THE TASK ▸ Print every entry exactly as written.

JSON records of objects:
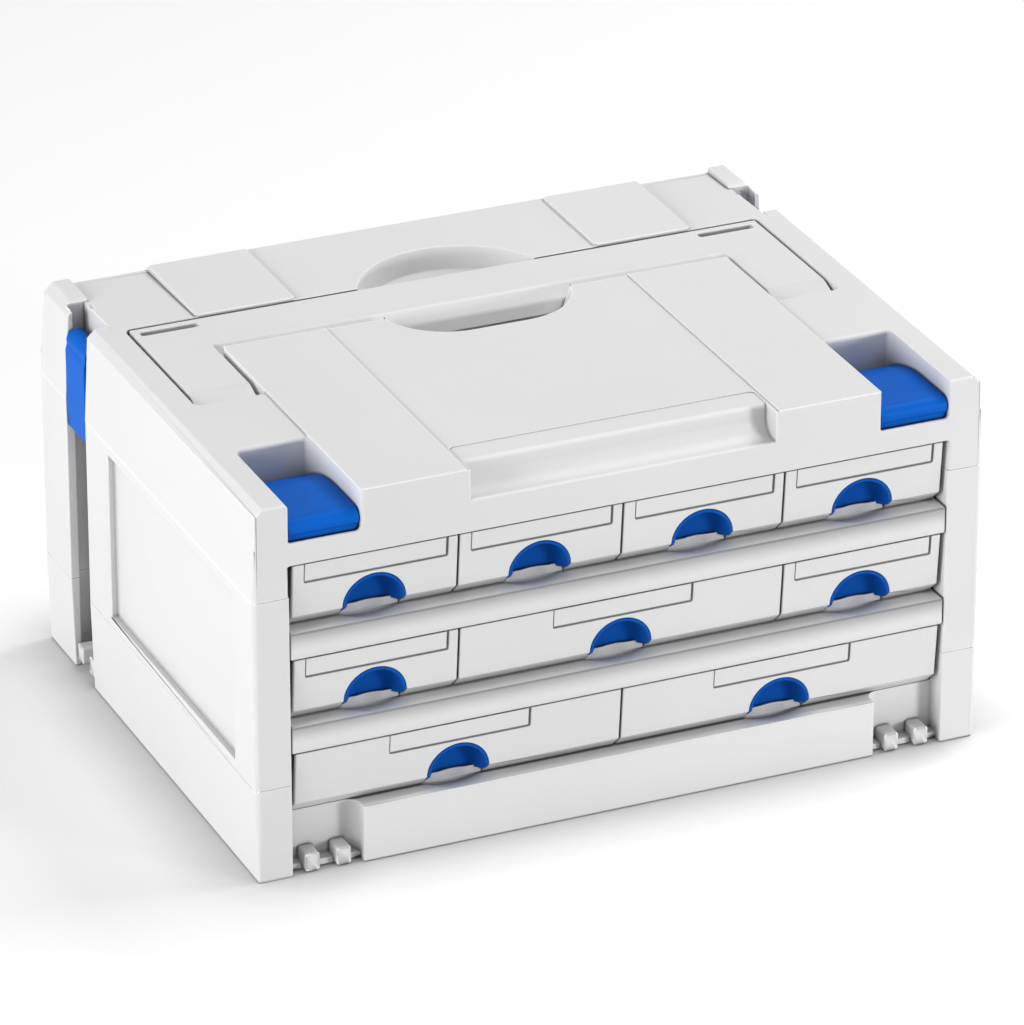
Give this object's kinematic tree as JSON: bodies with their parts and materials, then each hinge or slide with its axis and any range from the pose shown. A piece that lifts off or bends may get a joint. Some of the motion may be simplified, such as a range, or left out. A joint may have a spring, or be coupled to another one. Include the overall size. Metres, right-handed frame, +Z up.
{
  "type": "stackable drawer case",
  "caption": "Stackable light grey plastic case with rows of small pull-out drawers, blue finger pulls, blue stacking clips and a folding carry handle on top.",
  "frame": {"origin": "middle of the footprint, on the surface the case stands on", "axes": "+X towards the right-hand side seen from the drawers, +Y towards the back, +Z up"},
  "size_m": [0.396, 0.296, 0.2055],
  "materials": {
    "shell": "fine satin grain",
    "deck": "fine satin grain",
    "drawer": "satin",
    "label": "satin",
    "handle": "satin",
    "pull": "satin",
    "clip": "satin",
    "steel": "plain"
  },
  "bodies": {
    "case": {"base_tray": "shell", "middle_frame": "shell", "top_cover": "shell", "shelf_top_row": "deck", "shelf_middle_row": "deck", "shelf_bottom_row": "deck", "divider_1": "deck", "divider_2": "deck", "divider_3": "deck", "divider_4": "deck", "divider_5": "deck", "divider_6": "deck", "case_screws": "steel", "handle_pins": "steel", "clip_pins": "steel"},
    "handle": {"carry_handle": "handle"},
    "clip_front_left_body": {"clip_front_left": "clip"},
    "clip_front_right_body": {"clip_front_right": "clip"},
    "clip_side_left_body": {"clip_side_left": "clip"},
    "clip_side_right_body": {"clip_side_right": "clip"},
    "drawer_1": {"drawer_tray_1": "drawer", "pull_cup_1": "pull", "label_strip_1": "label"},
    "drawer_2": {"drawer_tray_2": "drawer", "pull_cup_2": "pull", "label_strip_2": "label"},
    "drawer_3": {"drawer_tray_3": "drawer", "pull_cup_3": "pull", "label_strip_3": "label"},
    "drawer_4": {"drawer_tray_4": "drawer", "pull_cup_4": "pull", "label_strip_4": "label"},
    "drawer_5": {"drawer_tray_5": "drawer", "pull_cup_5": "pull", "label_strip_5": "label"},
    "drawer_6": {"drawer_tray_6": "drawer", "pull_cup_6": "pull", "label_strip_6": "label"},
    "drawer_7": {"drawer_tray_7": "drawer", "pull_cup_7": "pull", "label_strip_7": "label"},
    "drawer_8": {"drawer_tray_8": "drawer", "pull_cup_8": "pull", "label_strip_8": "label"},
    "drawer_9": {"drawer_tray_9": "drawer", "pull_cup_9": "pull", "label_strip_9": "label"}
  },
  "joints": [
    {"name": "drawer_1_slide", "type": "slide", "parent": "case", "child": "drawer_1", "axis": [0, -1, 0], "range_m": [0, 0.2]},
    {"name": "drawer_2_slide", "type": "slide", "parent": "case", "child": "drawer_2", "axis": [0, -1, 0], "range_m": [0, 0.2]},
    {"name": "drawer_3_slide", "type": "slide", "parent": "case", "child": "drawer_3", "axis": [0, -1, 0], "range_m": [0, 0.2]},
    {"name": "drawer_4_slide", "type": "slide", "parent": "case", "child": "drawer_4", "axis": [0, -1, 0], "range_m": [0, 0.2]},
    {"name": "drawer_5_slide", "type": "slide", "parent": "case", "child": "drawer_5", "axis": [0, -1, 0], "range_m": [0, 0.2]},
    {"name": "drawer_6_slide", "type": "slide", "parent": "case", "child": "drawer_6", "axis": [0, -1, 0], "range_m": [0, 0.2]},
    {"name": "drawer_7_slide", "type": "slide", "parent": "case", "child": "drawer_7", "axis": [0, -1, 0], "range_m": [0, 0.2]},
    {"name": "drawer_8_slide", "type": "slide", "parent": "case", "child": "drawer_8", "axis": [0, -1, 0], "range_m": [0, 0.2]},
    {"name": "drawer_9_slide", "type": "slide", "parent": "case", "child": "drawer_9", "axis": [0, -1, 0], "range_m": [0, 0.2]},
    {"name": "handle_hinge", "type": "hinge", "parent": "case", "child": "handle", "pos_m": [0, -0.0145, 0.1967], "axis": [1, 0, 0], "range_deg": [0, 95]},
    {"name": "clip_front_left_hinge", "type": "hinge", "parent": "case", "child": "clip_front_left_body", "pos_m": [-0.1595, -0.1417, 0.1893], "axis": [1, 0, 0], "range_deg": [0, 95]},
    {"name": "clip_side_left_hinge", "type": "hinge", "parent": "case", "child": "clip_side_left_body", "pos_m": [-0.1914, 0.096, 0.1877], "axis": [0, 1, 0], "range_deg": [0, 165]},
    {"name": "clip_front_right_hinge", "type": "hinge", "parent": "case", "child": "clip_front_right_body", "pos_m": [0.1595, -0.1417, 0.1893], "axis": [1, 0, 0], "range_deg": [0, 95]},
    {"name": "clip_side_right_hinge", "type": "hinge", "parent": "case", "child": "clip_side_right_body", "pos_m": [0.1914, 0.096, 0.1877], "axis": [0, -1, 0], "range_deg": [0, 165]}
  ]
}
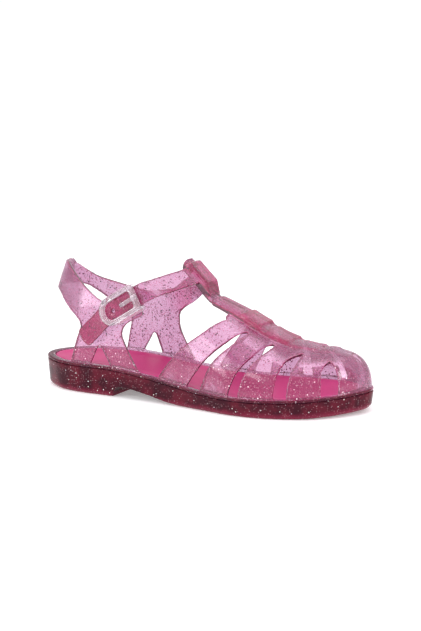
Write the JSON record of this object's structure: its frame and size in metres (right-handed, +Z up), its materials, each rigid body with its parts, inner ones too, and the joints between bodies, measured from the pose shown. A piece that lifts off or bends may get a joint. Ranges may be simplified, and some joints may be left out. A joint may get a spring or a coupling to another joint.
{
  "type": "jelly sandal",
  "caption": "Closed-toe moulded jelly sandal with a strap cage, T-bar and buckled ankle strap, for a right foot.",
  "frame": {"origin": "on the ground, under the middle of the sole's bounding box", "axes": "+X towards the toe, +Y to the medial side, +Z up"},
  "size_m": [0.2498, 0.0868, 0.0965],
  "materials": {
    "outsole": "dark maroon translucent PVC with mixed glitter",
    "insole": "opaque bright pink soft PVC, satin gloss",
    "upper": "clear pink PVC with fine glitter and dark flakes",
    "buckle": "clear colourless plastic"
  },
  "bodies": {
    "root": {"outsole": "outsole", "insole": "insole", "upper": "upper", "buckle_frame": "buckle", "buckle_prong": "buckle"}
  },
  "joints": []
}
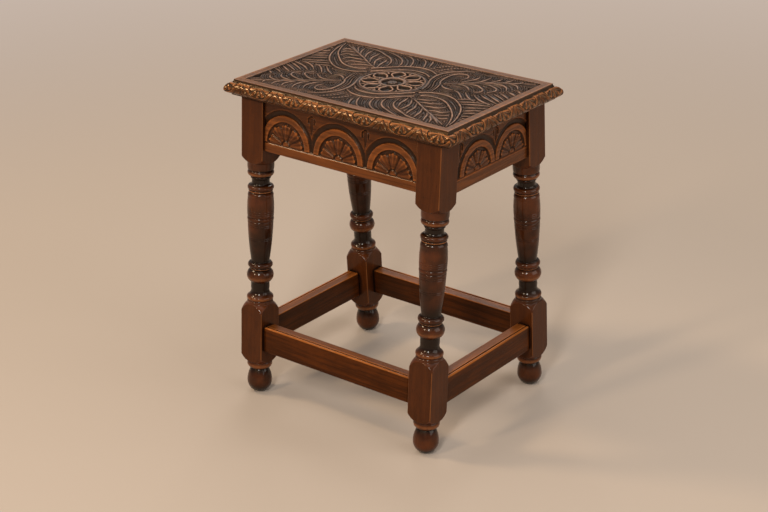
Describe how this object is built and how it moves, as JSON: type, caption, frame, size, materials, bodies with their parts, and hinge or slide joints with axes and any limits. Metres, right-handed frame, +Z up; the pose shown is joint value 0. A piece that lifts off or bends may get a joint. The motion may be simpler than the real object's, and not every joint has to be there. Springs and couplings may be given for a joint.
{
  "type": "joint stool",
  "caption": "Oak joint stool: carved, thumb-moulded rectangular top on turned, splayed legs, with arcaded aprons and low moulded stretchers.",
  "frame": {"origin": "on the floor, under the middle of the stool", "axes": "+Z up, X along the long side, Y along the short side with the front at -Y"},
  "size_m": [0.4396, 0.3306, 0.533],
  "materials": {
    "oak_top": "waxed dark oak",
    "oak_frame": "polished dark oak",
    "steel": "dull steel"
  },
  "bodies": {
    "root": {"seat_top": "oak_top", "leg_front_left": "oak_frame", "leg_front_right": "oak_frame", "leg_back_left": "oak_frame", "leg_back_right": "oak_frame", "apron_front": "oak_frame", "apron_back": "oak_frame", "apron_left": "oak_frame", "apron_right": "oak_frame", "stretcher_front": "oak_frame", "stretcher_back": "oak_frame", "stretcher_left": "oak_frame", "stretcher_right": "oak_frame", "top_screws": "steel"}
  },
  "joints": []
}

TASK ANSWER ▸
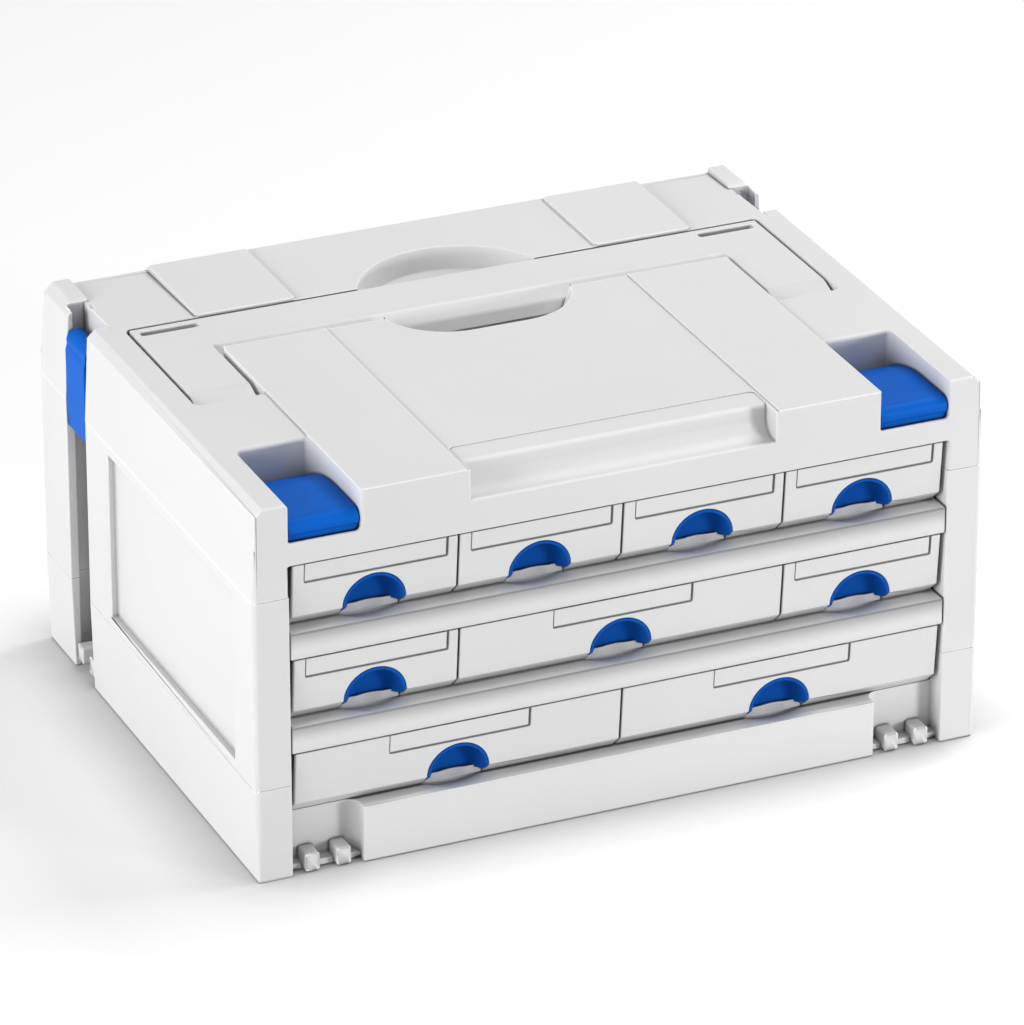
Give this object's kinematic tree as JSON: bodies with their parts and materials, then each hinge or slide with its axis and any range from the pose shown. A piece that lifts off or bends may get a joint. Some of the motion may be simplified, such as a range, or left out. A joint may have a spring, or be coupled to another one. Include the overall size. Metres, right-handed frame, +Z up.
{
  "type": "stackable drawer case",
  "caption": "Stackable light grey plastic case with rows of small pull-out drawers, blue finger pulls, blue stacking clips and a folding carry handle on top.",
  "frame": {"origin": "middle of the footprint, on the surface the case stands on", "axes": "+X towards the right-hand side seen from the drawers, +Y towards the back, +Z up"},
  "size_m": [0.396, 0.296, 0.2055],
  "materials": {
    "shell": "fine satin grain",
    "deck": "fine satin grain",
    "drawer": "satin",
    "label": "satin",
    "handle": "satin",
    "pull": "satin",
    "clip": "satin",
    "steel": "plain"
  },
  "bodies": {
    "case": {"base_tray": "shell", "middle_frame": "shell", "top_cover": "shell", "shelf_top_row": "deck", "shelf_middle_row": "deck", "shelf_bottom_row": "deck", "divider_1": "deck", "divider_2": "deck", "divider_3": "deck", "divider_4": "deck", "divider_5": "deck", "divider_6": "deck", "case_screws": "steel", "handle_pins": "steel", "clip_pins": "steel"},
    "handle": {"carry_handle": "handle"},
    "clip_front_left_body": {"clip_front_left": "clip"},
    "clip_front_right_body": {"clip_front_right": "clip"},
    "clip_side_left_body": {"clip_side_left": "clip"},
    "clip_side_right_body": {"clip_side_right": "clip"},
    "drawer_1": {"drawer_tray_1": "drawer", "pull_cup_1": "pull", "label_strip_1": "label"},
    "drawer_2": {"drawer_tray_2": "drawer", "pull_cup_2": "pull", "label_strip_2": "label"},
    "drawer_3": {"drawer_tray_3": "drawer", "pull_cup_3": "pull", "label_strip_3": "label"},
    "drawer_4": {"drawer_tray_4": "drawer", "pull_cup_4": "pull", "label_strip_4": "label"},
    "drawer_5": {"drawer_tray_5": "drawer", "pull_cup_5": "pull", "label_strip_5": "label"},
    "drawer_6": {"drawer_tray_6": "drawer", "pull_cup_6": "pull", "label_strip_6": "label"},
    "drawer_7": {"drawer_tray_7": "drawer", "pull_cup_7": "pull", "label_strip_7": "label"},
    "drawer_8": {"drawer_tray_8": "drawer", "pull_cup_8": "pull", "label_strip_8": "label"},
    "drawer_9": {"drawer_tray_9": "drawer", "pull_cup_9": "pull", "label_strip_9": "label"}
  },
  "joints": [
    {"name": "drawer_1_slide", "type": "slide", "parent": "case", "child": "drawer_1", "axis": [0, -1, 0], "range_m": [0, 0.2]},
    {"name": "drawer_2_slide", "type": "slide", "parent": "case", "child": "drawer_2", "axis": [0, -1, 0], "range_m": [0, 0.2]},
    {"name": "drawer_3_slide", "type": "slide", "parent": "case", "child": "drawer_3", "axis": [0, -1, 0], "range_m": [0, 0.2]},
    {"name": "drawer_4_slide", "type": "slide", "parent": "case", "child": "drawer_4", "axis": [0, -1, 0], "range_m": [0, 0.2]},
    {"name": "drawer_5_slide", "type": "slide", "parent": "case", "child": "drawer_5", "axis": [0, -1, 0], "range_m": [0, 0.2]},
    {"name": "drawer_6_slide", "type": "slide", "parent": "case", "child": "drawer_6", "axis": [0, -1, 0], "range_m": [0, 0.2]},
    {"name": "drawer_7_slide", "type": "slide", "parent": "case", "child": "drawer_7", "axis": [0, -1, 0], "range_m": [0, 0.2]},
    {"name": "drawer_8_slide", "type": "slide", "parent": "case", "child": "drawer_8", "axis": [0, -1, 0], "range_m": [0, 0.2]},
    {"name": "drawer_9_slide", "type": "slide", "parent": "case", "child": "drawer_9", "axis": [0, -1, 0], "range_m": [0, 0.2]},
    {"name": "handle_hinge", "type": "hinge", "parent": "case", "child": "handle", "pos_m": [0, -0.0145, 0.1967], "axis": [1, 0, 0], "range_deg": [0, 95]},
    {"name": "clip_front_left_hinge", "type": "hinge", "parent": "case", "child": "clip_front_left_body", "pos_m": [-0.1595, -0.1417, 0.1893], "axis": [1, 0, 0], "range_deg": [0, 95]},
    {"name": "clip_side_left_hinge", "type": "hinge", "parent": "case", "child": "clip_side_left_body", "pos_m": [-0.1914, 0.096, 0.1877], "axis": [0, 1, 0], "range_deg": [0, 165]},
    {"name": "clip_front_right_hinge", "type": "hinge", "parent": "case", "child": "clip_front_right_body", "pos_m": [0.1595, -0.1417, 0.1893], "axis": [1, 0, 0], "range_deg": [0, 95]},
    {"name": "clip_side_right_hinge", "type": "hinge", "parent": "case", "child": "clip_side_right_body", "pos_m": [0.1914, 0.096, 0.1877], "axis": [0, -1, 0], "range_deg": [0, 165]}
  ]
}
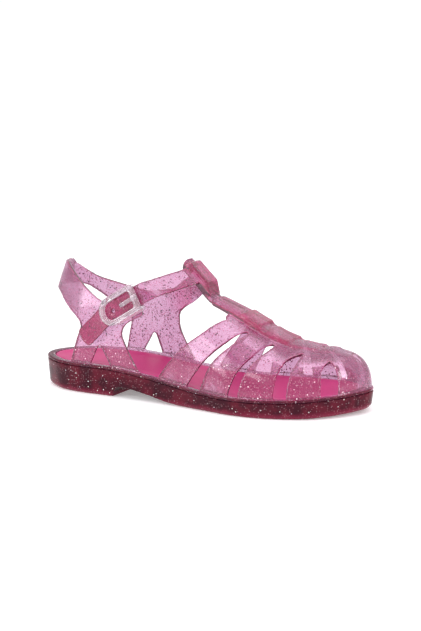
Write the JSON record of this object's structure: its frame and size in metres (right-handed, +Z up), its materials, each rigid body with its parts, inner ones too, and the joints between bodies, measured from the pose shown. A piece that lifts off or bends may get a joint. Ranges may be simplified, and some joints may be left out. A joint may get a spring or a coupling to another joint.
{
  "type": "jelly sandal",
  "caption": "Closed-toe moulded jelly sandal with a strap cage, T-bar and buckled ankle strap, for a right foot.",
  "frame": {"origin": "on the ground, under the middle of the sole's bounding box", "axes": "+X towards the toe, +Y to the medial side, +Z up"},
  "size_m": [0.2498, 0.0868, 0.0965],
  "materials": {
    "outsole": "dark maroon translucent PVC with mixed glitter",
    "insole": "opaque bright pink soft PVC, satin gloss",
    "upper": "clear pink PVC with fine glitter and dark flakes",
    "buckle": "clear colourless plastic"
  },
  "bodies": {
    "root": {"outsole": "outsole", "insole": "insole", "upper": "upper", "buckle_frame": "buckle", "buckle_prong": "buckle"}
  },
  "joints": []
}
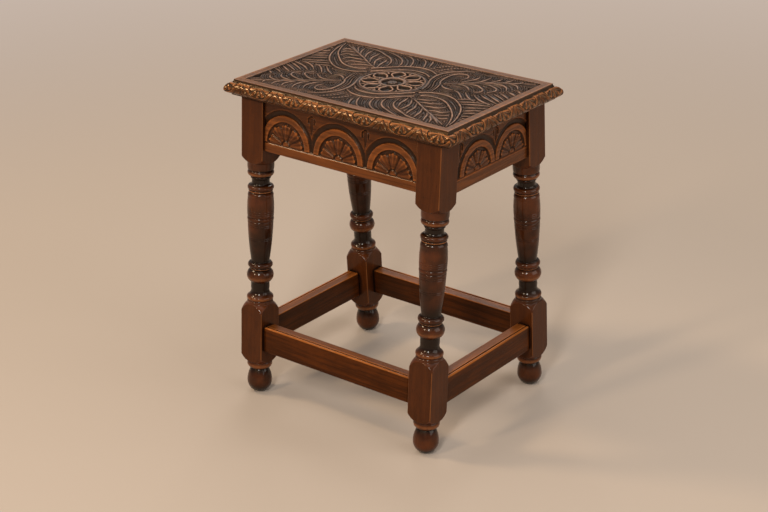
Describe how this object is built and how it moves, as JSON: type, caption, frame, size, materials, bodies with their parts, and hinge or slide joints with axes and any limits. Metres, right-handed frame, +Z up; the pose shown is joint value 0. A piece that lifts off or bends may get a joint. The motion may be simpler than the real object's, and not every joint has to be there. Springs and couplings may be given for a joint.
{
  "type": "joint stool",
  "caption": "Oak joint stool: carved, thumb-moulded rectangular top on turned, splayed legs, with arcaded aprons and low moulded stretchers.",
  "frame": {"origin": "on the floor, under the middle of the stool", "axes": "+Z up, X along the long side, Y along the short side with the front at -Y"},
  "size_m": [0.4396, 0.3306, 0.533],
  "materials": {
    "oak_top": "waxed dark oak",
    "oak_frame": "polished dark oak",
    "steel": "dull steel"
  },
  "bodies": {
    "root": {"seat_top": "oak_top", "leg_front_left": "oak_frame", "leg_front_right": "oak_frame", "leg_back_left": "oak_frame", "leg_back_right": "oak_frame", "apron_front": "oak_frame", "apron_back": "oak_frame", "apron_left": "oak_frame", "apron_right": "oak_frame", "stretcher_front": "oak_frame", "stretcher_back": "oak_frame", "stretcher_left": "oak_frame", "stretcher_right": "oak_frame", "top_screws": "steel"}
  },
  "joints": []
}